Masking is a pseudo-anonymization method that refers to hiding some of the information in the dataset using alternative characters. Masking techniques are widely used for hiding parts of credit card numbers during credit card processes and payments.

However, remaining identifying data (date of birth, zip code, gender, marital status, etc.) could be combined to re-identify persons and compromise their privacy. Note that the triple (date of birth, gender, zip code) is enough to uniquely identify at least 87% of US citizens in publicly available datasets. Such identifying data are also called quasi-identifiers or indirect identifiers.

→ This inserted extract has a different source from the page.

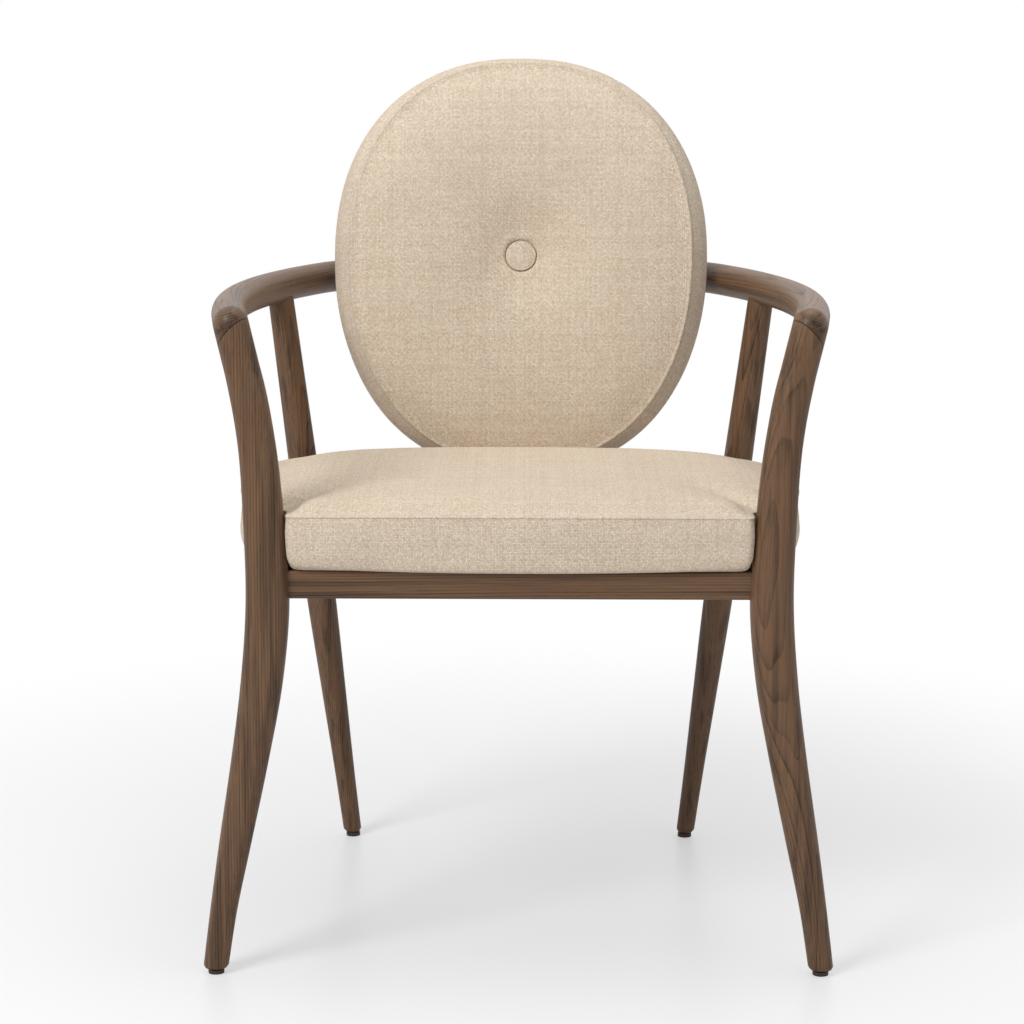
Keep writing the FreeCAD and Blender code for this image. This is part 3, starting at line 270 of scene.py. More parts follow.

K-anonymity is a real privacy guarantee, proved and established mathematically. It guarantees that every combination of values of quasi-identifiers can be indistinctly matched to at least k persons. In order to achieve that, quasi-identifiers are pooled in a larger group that contains information corresponding to any single person. K refers to the occurrences of each combination of quasi-identifiers in the dataset. If k=3, the dataset is 3-anonymous, meaning at least three records (persons) share the same quasi-identifier values. Pooling the quasi-identifiers in larger groups is achieved through generalization, hence reducing an attribute's specificity by substituting a specific value for a more general one. For example, specific age values can be generalized into age groups (e.g., the group 30-35 includes the age values of 30, 31, 32, 33, 34, 35). In the case of data values that are irrelevant to the purpose of the data collection, k-anonymity can be achieved by using suppression complementary to generalization. Suppression refers to removing an attribute's value entirely from the dataset.

Km-anonymity is a weaker form of k-anonymity that is better suited for high-dimensional data. As in k-anonymity, the algorithm considers a number n of quasi-identifiers but now limits the guarantee against adversaries that know only m of the n quasi-identifiers (m << n). In other words, the anonymization algorithm guarantees that each combination of m quasi-identifiers appears at least k times in the datasets, independently of the total number n of quasi-identifiers.

Generalization and suppression should be used while preserving the usability of the data. To reduce information loss, using demographic statistics can provide limited yet valuable privacy guarantees. In this case, k-anonymity may not hold for the entire dataset; however, it is guaranteed a population distribution.